* DATA IN THIS EXERCISE:
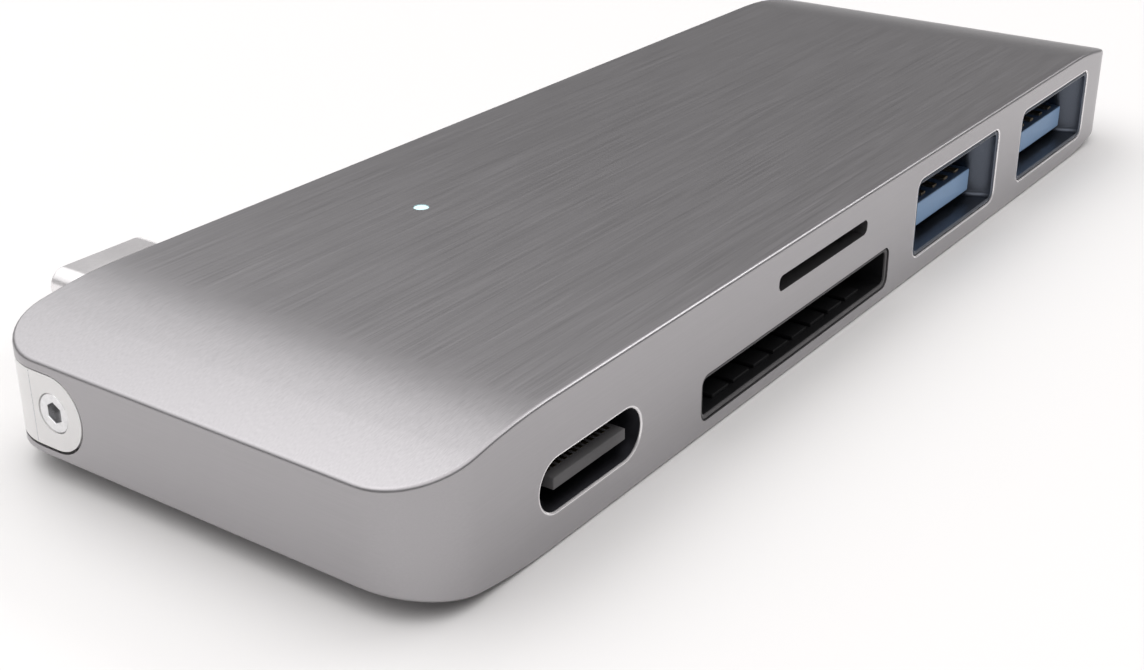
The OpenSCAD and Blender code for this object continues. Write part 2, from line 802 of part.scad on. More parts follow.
module lock_screw() color("#dedede") screw_place(screw_sunk) difference() {
    cylinder(r = screw_r, h = screw_l);
    translate([0, 0, -eps]) cylinder(r = hex_af / sqrt(3), h = hex_depth + eps, $fn = 6);
    translate([0, 0, screw_l - pad_pin_l - lap]) cylinder(r = pad_pin_r + run_gap, h = eps);
}

module lock_pad() color("#7a5a3a") screw_place(screw_sunk + screw_l) {
    translate([0, 0, run_gap]) cylinder(r = pad_r, h = pad_t);
    translate([0, 0, -pad_pin_l]) cylinder(r = pad_pin_r, h = pad_pin_l + run_gap + lap);
}

// Ribbon: out of the socket on the main board, along, round a half turn and back to the plug's board
module plug_flex() color("#c8742a") along_x(plug_x - flex_w / 2, plug_x + flex_w / 2) {
    translate([-flex_in, flex_low_z]) square([flex_loop_y + flex_in, flex_t]);
    translate([flex_loop_y - flex_joint_l, flex_top_z]) square([flex_joint_l, flex_t]);
    translate([flex_loop_y, (flex_top_z + flex_low_z + flex_t) / 2]) intersection() {
        difference() {
            circle(flex_r + flex_t / 2);
            circle(flex_r - flex_t / 2);
        }
        translate([0, -2 * flex_r]) square(4 * flex_r);
    }
}

module flex_socket() color("#e6e2d6") difference() {
    half = [socket_size[0] / 2, flex_w / 2 + flex_fit];
    block([plug_x - half[0], socket_face_y - socket_size[1], flex_low_z - 0.45],
        [plug_x + half[0], socket_face_y, board_z]);
    block([plug_x - half[1], -flex_in, flex_low_z - flex_fit],
        [plug_x + half[1], eps, flex_low_z + flex_t + flex_fit]);
}

top_shell();
bottom_cover();
cover_adhesive();
insulating_film();
main_board();
board_screws();
usb_a_shell(usb_a_x[0]);  // usb_a_shell_1
usb_a_tongue(usb_a_x[0]);  // usb_a_tongue_1
usb_a_contacts(usb_a_x[0]);  // usb_a_contacts_1
usb_a_shell(usb_a_x[1]);  // usb_a_shell_2
usb_a_tongue(usb_a_x[1]);  // usb_a_tongue_2
usb_a_contacts(usb_a_x[1]);  // usb_a_contacts_2
usb_c_shell();
usb_c_insulator();
usb_c_contacts();
sd_base();
sd_cover();
sd_contacts();
microsd_base();
microsd_cover();
microsd_contacts();
microsd_slider();
microsd_spring();
microsd_cam_pin();
status_led();
light_pipe();
hub_chip();
card_reader_chip();
power_chip();
crystal();
inductors();
capacitors();
resistors();
shield_can();
thermal_pad();
flex_socket();
plug_flex();
plug_carrier();
plug_shell();
plug_insulator();
plug_contacts();
plug_latches();
plug_board();
lock_screw();
lock_pad();
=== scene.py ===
import json
import math

import bmesh
import bpy
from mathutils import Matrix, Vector


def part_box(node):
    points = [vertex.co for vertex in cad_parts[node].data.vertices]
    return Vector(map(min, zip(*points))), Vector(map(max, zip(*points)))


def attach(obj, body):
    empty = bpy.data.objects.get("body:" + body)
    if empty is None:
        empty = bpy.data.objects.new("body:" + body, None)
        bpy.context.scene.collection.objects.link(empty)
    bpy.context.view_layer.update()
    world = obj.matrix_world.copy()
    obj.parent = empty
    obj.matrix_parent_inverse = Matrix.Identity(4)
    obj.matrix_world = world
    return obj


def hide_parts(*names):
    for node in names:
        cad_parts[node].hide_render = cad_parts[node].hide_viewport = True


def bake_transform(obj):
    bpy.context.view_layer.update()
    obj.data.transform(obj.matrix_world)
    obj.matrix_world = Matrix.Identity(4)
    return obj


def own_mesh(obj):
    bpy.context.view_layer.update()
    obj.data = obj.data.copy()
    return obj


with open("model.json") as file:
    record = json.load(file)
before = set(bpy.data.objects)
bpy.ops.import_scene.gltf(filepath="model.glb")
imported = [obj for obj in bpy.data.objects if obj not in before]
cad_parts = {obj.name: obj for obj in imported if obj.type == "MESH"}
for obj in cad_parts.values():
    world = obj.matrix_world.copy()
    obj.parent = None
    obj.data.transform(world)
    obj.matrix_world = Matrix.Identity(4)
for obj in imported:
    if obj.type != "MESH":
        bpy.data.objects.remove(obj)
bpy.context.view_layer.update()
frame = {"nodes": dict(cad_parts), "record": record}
NODES = frame["nodes"]
MM = 0.001

# ---- sizes: the case's box comes from the CAD model, the rest is written in millimetres ----
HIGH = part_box("top_shell")[1]
END_X = HIGH.x                                # half the length
SIDE_Y = HIGH.y                               # half the width
BODY_H = HIGH.z
MID_Z = BODY_H / 2
CORNER_R = 4.2 * MM
CROWN_START = 37.3 * MM                       # where the top and underside start to curve
END_DROP = 1.53 * MM
WALL = 1.2 * MM
TOP_T = 0.9 * MM
REBATE = 0.6 * MM                             # ledge round the bottom cover
REBATE_T = 0.9 * MM
EDGE_R = 0.22 * MM                            # rounding of the case's outer edges
RIM_W = 0.13 * MM                             # lip round the type A and type C ports, lighter than the case as a painted highlight
RIM_DEPTH = 0.1 * MM
PAST = 1 * MM                                 # how far a cutter runs past the surface that it opens
HAIR = 0.0001 * MM                            # keeps the straight side of a fully round end above zero
A_FLARE = 0.75 * MM                           # how much wider the type A mouth is on each side
A_FLARE_L = 2.2 * MM
A_IN = (12.5 * MM, 5.12 * MM)
A_SHEET = 0.3 * MM
A_CUT = (A_IN[0] + 2 * A_SHEET + 2 * A_FLARE + 0.1 * MM, A_IN[1] + 2 * A_SHEET + 0.1 * MM)
A_CUT_R = 0.8 * MM
C_IN = (8.34 * MM, 2.56 * MM)
C_SHEET = 0.25 * MM
C_CUT = (9.4 * MM, 3.14 * MM)
SD_NOSE = (24.9 * MM, 3.05 * MM)
SD_NOSE_R = 0.7 * MM
SD_OPEN = (24.3 * MM, 2.45 * MM)
SD_OPEN_R = 0.45 * MM
SD_GAP = 0.05 * MM                            # between the frame's nose and the wall's slot
SD_LIP = 0.06 * MM                            # chamfer round the frame's mouth
TEETH = 8
TOOTH = (1.95 * MM, 0.36 * MM)
TOOTH_PITCH = 2.5 * MM
TOOTH_RISE = 0.06 * MM                        # middle of a tooth above the slot's floor
TOOTH_ENDS = (0.85 * MM, 4.3 * MM)            # behind the wall's face
MICRO_OPEN = (12.1 * MM, 1.05 * MM)
MICRO_OPEN_R = 0.45 * MM
SD_MIDDLE = ((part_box("sd_base")[0].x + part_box("sd_base")[1].x) / 2, 2.4 * MM)
MICRO_MIDDLE = ((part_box("microsd_base")[0].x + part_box("microsd_base")[1].x) / 2, 6.6 * MM)
CROWN_LEN = END_X - CROWN_START
CROWN_R = (CROWN_LEN ** 2 + END_DROP ** 2) / (2 * END_DROP)
CARRIER_H = 4.55 * MM
CARRIER_GAP = 0.075 * MM                      # round the carrier in the case's slots
CARRIER_SAG = 0.05 * MM                       # leaves the gap wider below the carrier than above it
CARRIER_EDGE = 0.06 * MM
WINDOW_R = 0.52 * MM                          # hole over the status light
RIBBON_T = 0.12 * MM


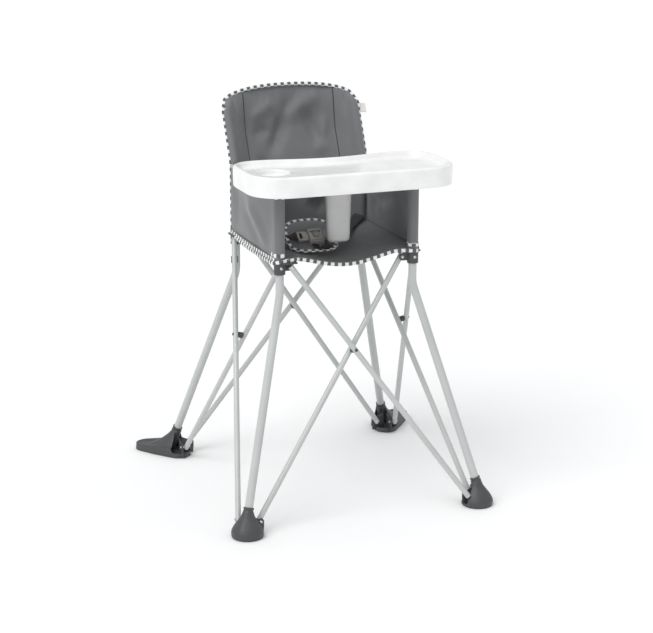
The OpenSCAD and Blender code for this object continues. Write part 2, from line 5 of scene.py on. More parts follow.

* EXERCISE INSTRUCTIONS: Transcribe exactly, and only, the lines beginning at the line containing "record = json.load(file)" and ending at the line containing "# ---- sizes: the", both inclusive.

* OUTPUT:
    record = json.load(file)
before = set(bpy.data.objects)
bpy.ops.import_scene.gltf(filepath="model.glb")
imported = [obj for obj in bpy.data.objects if obj not in before]
cad_parts = {obj.name: obj for obj in imported if obj.type == "MESH"}
for obj in cad_parts.values():
    world = obj.matrix_world.copy()
    obj.parent = None
    obj.data.transform(world)
    obj.matrix_world = Matrix.Identity(4)
for obj in imported:
    if obj.type != "MESH":
        bpy.data.objects.remove(obj)
bpy.context.view_layer.update()
frame = {"nodes": dict(cad_parts), "record": record}
NODES = frame["nodes"]
MM = 0.001

# ---- sizes: the case's box comes from the CAD model, the rest is written in millimetres ----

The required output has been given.